Personally, I don't care one way or the other about showing permits. It's not required by law. But it's certainly a conservative, prudent approach to a private gun sale, if someone is so inclined. Civil suits are a weapon of choice for anti-gun rights folks, and in some cases, it's not even a matter of politics but, instead, just money.

Not sure why anyone even bothers to criticize the "peek at GWL" approach.
 
No, but that doesn't mean it's never happened, or that it never will happen.

I've read many trial transcripts and I've sat on juries. What a witness says, and how convincing they are, matters to a jury. A lot. When a jury goes out to deliberate, if they heard a defendant in a civil suit describe having gone out of the way to be prudent, it might be the difference between winning and losing. You also can't count on a jury being 2A friendly. Screaming "but, but...2nd Amendment!" won't get you much sympathy in some places. You could end up in a Fulton or Dekalb County courthouse, with people who don't give a **** about gun rights, deciding whether or not to take your house and life savings.

Personally, I don't care one way or the other about showing permits. It's not required by law.

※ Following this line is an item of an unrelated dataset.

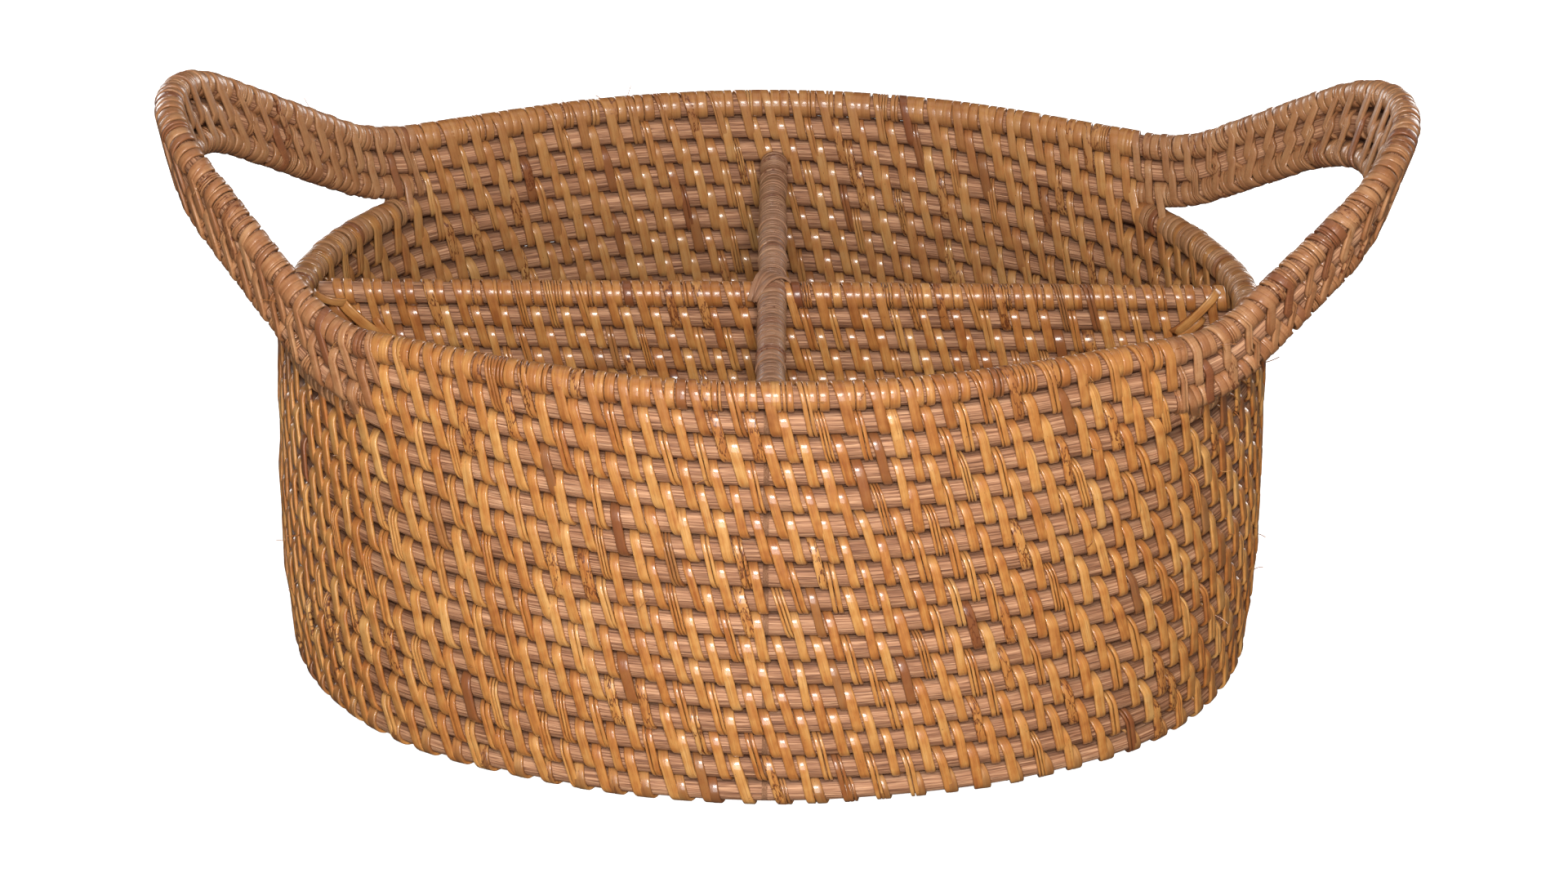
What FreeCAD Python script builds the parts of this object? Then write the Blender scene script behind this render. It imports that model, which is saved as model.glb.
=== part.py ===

But it's certainly a conservative, prudent approach to a private gun sale, if someone is so inclined. Civil suits are a weapon of choice for anti-gun rights folks, and in some cases, it's not even a matter of politics but, instead, just money.

Not sure why anyone even bothers to criticize the "peek at GWL" approach.
he is absolutely correct, if you need absolute proof, so will the just deciding your fate, that simple act on your part to try to ensure laws were followed may have resulted in an innocent verdict. Or as a minimum, a mistrial, all it takes is one juror ro have doubt and little things like this can make that happen.